╔══

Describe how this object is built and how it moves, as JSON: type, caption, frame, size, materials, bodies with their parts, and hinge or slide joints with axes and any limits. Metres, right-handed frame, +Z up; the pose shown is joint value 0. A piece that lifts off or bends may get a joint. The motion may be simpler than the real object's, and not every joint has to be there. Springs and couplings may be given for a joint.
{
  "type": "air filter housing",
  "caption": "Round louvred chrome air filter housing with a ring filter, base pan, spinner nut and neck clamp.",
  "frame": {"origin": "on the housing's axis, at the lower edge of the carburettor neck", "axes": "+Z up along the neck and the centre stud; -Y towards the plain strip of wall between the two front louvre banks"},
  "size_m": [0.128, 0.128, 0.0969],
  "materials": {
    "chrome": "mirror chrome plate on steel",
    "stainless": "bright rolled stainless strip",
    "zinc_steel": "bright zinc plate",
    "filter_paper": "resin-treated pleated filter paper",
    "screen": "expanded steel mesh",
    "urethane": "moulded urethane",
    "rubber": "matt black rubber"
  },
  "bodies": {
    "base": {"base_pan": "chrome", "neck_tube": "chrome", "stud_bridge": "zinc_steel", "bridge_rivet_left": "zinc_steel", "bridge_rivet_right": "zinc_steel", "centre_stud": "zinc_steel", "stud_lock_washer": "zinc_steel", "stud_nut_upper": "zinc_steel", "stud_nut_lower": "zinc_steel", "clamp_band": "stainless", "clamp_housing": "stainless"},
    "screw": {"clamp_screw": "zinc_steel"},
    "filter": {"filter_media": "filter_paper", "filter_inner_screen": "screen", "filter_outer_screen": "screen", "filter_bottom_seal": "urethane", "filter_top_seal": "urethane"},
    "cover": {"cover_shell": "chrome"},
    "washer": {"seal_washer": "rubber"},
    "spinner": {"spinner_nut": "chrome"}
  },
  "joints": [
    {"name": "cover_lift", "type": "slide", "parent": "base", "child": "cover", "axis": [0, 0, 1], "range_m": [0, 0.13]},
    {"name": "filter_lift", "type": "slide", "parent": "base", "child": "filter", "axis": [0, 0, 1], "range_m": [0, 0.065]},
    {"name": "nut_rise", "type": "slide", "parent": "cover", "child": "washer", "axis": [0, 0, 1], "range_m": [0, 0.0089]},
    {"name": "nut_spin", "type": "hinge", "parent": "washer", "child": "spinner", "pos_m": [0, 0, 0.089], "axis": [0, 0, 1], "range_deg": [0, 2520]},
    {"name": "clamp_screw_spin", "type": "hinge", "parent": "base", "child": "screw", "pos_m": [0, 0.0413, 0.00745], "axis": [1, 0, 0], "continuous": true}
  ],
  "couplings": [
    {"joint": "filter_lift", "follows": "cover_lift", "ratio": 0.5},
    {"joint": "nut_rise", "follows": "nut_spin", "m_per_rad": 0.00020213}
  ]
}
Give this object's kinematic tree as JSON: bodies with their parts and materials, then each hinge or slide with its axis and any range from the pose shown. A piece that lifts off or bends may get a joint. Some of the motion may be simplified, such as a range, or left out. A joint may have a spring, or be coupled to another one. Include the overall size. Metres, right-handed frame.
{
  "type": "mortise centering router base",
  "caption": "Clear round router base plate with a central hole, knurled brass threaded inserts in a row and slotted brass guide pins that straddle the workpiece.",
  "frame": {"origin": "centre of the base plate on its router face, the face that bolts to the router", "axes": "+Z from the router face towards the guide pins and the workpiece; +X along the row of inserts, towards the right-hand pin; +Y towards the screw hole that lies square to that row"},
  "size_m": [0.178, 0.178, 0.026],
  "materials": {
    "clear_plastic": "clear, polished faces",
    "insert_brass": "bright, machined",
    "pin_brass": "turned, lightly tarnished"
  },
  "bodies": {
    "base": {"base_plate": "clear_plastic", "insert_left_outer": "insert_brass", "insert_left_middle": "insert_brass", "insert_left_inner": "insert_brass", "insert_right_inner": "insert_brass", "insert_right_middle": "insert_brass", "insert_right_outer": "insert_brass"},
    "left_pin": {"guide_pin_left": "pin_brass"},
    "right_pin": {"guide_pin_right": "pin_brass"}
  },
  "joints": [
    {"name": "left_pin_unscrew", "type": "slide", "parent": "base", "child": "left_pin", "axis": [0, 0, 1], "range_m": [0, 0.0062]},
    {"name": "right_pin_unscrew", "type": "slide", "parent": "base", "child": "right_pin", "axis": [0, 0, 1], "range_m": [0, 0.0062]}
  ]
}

╚══
╔══

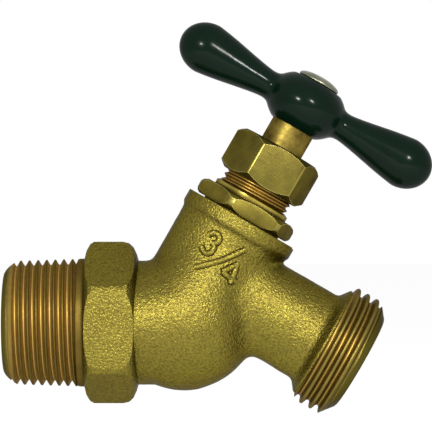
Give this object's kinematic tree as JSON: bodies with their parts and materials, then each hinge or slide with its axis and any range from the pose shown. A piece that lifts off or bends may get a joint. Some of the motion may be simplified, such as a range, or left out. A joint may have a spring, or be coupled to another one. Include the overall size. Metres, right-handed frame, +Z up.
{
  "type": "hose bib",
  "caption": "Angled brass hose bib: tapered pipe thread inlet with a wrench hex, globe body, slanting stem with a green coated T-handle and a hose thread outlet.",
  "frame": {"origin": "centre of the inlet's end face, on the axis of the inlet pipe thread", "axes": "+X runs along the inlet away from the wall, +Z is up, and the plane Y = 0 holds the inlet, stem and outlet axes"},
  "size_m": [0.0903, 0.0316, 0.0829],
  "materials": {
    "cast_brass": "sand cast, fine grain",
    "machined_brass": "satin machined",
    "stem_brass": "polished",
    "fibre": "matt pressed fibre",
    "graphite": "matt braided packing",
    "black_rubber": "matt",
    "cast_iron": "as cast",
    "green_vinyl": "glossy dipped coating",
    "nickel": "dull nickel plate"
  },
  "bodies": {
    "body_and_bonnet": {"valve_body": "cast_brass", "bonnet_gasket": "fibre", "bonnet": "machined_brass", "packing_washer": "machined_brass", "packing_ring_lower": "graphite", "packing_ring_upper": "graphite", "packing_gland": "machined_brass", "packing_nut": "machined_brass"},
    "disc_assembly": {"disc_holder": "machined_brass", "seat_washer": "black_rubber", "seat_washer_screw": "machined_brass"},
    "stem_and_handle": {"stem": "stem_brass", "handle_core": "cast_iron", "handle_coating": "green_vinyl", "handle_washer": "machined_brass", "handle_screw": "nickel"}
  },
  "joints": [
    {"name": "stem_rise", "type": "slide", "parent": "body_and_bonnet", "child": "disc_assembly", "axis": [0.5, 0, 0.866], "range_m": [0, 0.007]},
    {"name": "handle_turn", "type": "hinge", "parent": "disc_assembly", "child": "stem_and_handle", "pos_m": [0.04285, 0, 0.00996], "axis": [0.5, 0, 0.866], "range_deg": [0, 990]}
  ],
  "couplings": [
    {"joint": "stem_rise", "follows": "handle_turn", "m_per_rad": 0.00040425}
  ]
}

╚══
╔══

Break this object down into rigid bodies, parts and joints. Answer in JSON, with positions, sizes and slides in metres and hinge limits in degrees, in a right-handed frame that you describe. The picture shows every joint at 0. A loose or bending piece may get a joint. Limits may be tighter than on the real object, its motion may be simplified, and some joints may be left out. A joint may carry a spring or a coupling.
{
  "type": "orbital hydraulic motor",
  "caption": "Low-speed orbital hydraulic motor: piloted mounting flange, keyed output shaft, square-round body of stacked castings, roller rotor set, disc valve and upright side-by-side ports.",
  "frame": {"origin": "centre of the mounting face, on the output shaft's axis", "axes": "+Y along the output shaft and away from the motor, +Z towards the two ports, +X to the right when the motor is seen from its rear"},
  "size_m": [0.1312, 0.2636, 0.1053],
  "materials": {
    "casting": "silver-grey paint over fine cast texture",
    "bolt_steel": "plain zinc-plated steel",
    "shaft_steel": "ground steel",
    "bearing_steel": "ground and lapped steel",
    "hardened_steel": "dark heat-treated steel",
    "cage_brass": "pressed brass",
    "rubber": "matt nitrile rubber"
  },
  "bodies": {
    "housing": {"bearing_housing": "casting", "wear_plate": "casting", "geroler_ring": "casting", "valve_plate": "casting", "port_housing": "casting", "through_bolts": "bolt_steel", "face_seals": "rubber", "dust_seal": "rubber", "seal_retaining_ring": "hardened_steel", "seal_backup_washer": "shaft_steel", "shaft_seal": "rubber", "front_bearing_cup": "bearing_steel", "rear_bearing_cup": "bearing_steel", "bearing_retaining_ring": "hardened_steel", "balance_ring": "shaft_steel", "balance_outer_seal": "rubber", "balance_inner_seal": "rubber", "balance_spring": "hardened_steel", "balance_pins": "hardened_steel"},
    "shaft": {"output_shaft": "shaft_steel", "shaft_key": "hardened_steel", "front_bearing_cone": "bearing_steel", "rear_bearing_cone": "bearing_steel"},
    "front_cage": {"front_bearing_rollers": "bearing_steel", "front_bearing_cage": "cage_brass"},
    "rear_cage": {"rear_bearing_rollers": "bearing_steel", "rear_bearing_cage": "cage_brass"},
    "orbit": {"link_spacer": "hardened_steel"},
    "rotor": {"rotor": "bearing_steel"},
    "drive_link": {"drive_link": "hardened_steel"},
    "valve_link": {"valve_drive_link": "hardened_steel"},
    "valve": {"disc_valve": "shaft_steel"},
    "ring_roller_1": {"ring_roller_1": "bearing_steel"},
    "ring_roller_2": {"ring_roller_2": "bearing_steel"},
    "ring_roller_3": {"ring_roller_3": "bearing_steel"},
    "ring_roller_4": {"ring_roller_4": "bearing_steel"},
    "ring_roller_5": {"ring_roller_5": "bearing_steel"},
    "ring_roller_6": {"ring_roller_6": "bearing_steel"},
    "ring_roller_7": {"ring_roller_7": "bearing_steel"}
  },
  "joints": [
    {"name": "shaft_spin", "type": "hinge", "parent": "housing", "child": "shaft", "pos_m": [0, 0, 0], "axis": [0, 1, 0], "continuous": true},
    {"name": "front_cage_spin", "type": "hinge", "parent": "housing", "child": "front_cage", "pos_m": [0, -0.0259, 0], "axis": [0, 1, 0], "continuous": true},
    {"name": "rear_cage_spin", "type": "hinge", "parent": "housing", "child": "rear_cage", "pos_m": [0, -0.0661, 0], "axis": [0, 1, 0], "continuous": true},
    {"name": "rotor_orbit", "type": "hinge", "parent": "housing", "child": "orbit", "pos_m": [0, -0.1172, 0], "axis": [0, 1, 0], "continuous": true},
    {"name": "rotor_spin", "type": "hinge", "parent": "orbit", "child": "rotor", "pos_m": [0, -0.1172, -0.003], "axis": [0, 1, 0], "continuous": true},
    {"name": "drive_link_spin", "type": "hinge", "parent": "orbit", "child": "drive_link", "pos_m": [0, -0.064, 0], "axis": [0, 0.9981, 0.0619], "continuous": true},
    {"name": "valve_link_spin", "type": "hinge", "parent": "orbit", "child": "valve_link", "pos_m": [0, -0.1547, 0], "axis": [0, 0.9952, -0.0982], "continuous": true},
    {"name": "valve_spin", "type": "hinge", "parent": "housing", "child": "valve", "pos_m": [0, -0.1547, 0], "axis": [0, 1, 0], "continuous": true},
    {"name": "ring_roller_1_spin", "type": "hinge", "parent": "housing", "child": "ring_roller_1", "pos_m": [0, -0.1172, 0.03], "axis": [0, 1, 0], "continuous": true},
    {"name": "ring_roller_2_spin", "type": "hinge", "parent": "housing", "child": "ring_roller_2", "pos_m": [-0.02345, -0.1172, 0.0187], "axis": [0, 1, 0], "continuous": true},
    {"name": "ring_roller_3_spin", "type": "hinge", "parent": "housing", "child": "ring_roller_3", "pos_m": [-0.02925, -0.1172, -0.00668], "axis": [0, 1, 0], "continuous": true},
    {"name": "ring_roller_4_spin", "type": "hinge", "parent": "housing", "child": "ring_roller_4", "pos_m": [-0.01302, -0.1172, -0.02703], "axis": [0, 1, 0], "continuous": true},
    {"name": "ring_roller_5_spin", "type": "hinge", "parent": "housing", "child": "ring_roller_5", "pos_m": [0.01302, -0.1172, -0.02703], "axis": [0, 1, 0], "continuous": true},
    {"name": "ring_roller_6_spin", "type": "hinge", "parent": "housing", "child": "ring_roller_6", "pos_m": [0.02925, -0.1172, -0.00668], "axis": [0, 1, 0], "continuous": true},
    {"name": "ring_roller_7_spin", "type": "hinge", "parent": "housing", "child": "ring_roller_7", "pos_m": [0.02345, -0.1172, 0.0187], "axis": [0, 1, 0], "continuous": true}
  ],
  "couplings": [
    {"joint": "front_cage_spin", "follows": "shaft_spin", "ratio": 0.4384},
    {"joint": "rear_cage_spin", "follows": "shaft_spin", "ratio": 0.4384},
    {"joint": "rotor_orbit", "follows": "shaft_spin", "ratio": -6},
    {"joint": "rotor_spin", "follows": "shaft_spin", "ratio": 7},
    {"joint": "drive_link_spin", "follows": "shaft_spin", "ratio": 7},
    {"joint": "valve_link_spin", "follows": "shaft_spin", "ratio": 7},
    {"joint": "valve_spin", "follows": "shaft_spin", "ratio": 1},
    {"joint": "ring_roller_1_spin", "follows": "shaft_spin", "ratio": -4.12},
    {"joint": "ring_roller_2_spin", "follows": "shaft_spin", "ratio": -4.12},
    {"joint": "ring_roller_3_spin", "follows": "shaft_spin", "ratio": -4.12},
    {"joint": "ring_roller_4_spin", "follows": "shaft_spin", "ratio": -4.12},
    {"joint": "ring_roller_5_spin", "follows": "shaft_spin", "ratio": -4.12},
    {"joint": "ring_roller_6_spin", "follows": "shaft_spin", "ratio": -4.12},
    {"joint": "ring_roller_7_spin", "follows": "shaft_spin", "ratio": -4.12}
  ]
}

╚══

Goal of the exercise: Gather and copy every line of the data in which the string "each" is found.

Solved problem:
Give this object's kinematic tree as JSON: bodies with their parts and materials, then each hinge or slide with its axis and any range from the pose shown. A piece that lifts off or bends may get a joint. Some of the motion may be simplified, such as a range, or left out. A joint may have a spring, or be coupled to another one. Include the overall size. Metres, right-handed frame.
Give this object's kinematic tree as JSON: bodies with their parts and materials, then each hinge or slide with its axis and any range from the pose shown. A piece that lifts off or bends may get a joint. Some of the motion may be simplified, such as a range, or left out. A joint may have a spring, or be coupled to another one. Include the overall size. Metres, right-handed frame, +Z up.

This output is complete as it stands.